The natives are getting restless, clinging desperately to every scrap of rumor that even remotely suggests there might be a next generation of hardware around the corner. Among their hopes is that for this upcoming generation, Nintendo will improve their network offerings. The problems cited include insufficiencies of Friend Codes and, even when their rosters are suitably populated, the difficulty of setting up a game and lack of standards such as voice chat.

Microsoft's admirable Xbox Live is invariably brought up as an example of what Nintendo should have aspired to, and it definitely would make a good starting point for a next-generation online gaming network. But I think that now that we've crossed the 2010 line, it's simply not good enough to just ape Live—particularly as Nintendo has managed to draw in a whole new customer base that could benefit from online social gaming, but would likely balk at having to sign up for yet another service to do it... not to mention the missed opportunities from being signed into one company's service while your friends are on another.

The cool thing, though, is that the missing pieces needed for putting a next-generation network together that solves that problem already exist.

For all the crowing the platform holders have been doing about the userbases of their respective networks, there's a much bigger player these days in the gaming space, even though it's not terribly likely too many of our readers are a part of it—or at least would admit to being so. Interestingly, I suspect this player would be rather open to bringing Nintendo on-board; they've worked a little with them already. That player is Facebook.

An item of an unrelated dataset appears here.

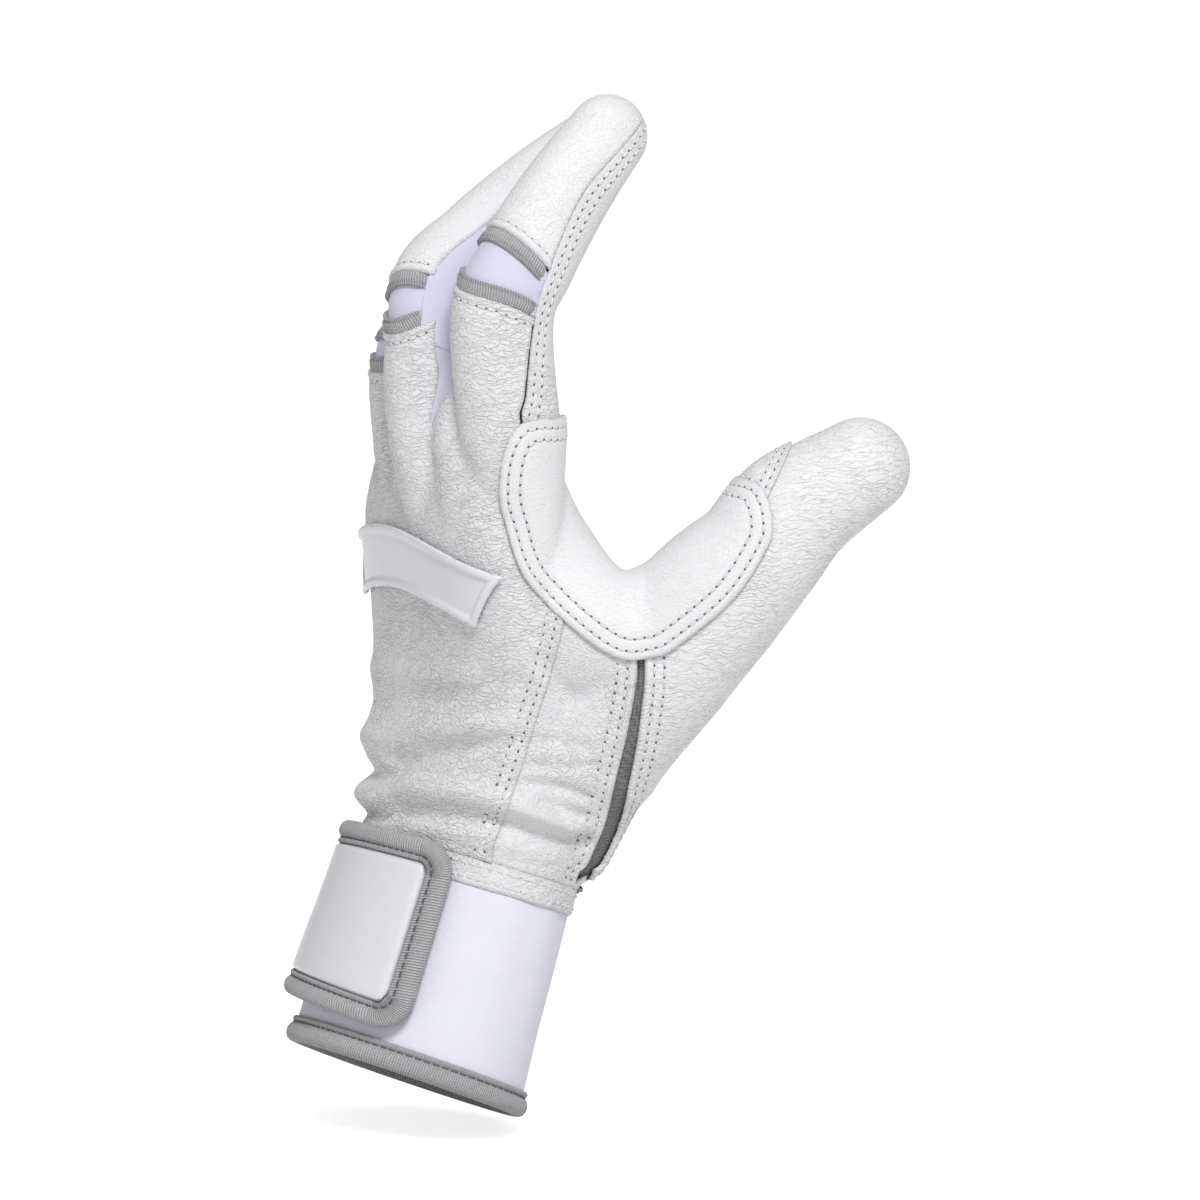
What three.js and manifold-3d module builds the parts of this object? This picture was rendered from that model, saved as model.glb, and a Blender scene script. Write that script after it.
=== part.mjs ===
// Batting glove for the left hand, shown filled as it is when worn.
// Units are millimetres. +Z runs from the cuff to the fingertips, +X is the palm side, -X the back
// of the hand, -Y the thumb side and +Y the little-finger side. The origin is the centre of the
// cuff mouth. Every sewn panel is its own closed solid, a stitching gap away from its neighbours.

import * as THREE from 'three';
import { mergeVertices } from 'three/addons/utils/BufferGeometryUtils.js';
import Module from 'manifold-3d';

const wasm = await Module();
wasm.setup();

// Clearances and overruns
const SEAM_GAP = 0.3;
const OVERRUN = 60;
const REACH = 400;

// Material thicknesses
const LEATHER = 1.1;
const SPANDEX = 0.9;
const SLEEVE_WALL = 1.3;
const PATCH_LEATHER = 1.2;
const PATCH_PVC = 1.6;
const TAPE_WALL = 1.2;
const LOOP_PILE = 0.9;
const HOOK_TAB = 0.9;
const BAND_WALL = 1.2;
const BADGE_WALL = 1.5;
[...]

The core of the idea is a really simple one: make a Facebook user's list available as a universal list of friends for game-playing of all stripes, including on consoles and handhelds. For some types of games, and particularly considering some folks' propensity for friending anyone they pass on the street, the ability to filter the list will be necessary—but simply having that starting point would make a world of difference for any gaming network.


Now, take the integration deeper. I'm sure you've all got friends that play Farmville or what not; you've seen the gifts and invitations. The next step is to enable games to use the news feed to note achievements in games; be they the trademarked Microsoft kind or the kind that got posted to our Wii Message Boards by games like Wii Sports. Finally, make users' in-game status available to their friends using the social network on a computer, and allow users to enable selective popup messages in their game to show messages of this kind in-game if they so choose. Voilà: you have a complete online network that isn't restricted to a single platform.

The applications to Nintendo's software in particular could prove really cool. Facebook games leverage a strong social component that anyone can get into, working and playing cooperatively. Such an advantage conferred on next-generation titles could really open up possibilities, particularly in the kinds of titles that Nintendo has demonstrated a solid and profitable mastery of in the current generation.

Of course, there's one impossible-to-understate danger for a platform holder like Nintendo in embracing a system like this, and that's in the mismatch of lifecycles that will undoubtedly result. For as long as Facebook itself has been around and likely will be, it runs on Internet time, and may be less of a phenomenon and more of a dead fish (or, indeed, just plain dead) by the time a gaming platform is just reaching its peak. It would truly be a shame if this meant that games were unable to use their social functionality, so I think the key here is to build into the SDK not a Facebook API but a generic social networking API, capable of mapping the common activities mentioned above to just about any social network. In a pinch, perhaps, even one a platform holder could build itself... something Nintendo, for one, might even choose to do right out of the gate.

It will be interesting to see if the platform holders do something along these lines for their next-generation systems, whether they be next year or even further out. There's definitely an element of control lost, and the platform holders—particularly Nintendo, who really likes holding both ends of the end-to-end experience—may not be willing to give that up. But I think that pursuing the building of yet another network in 2010 and beyond isn't really a winning idea. Tapping into the next-generation network that already exists, by contrast, is.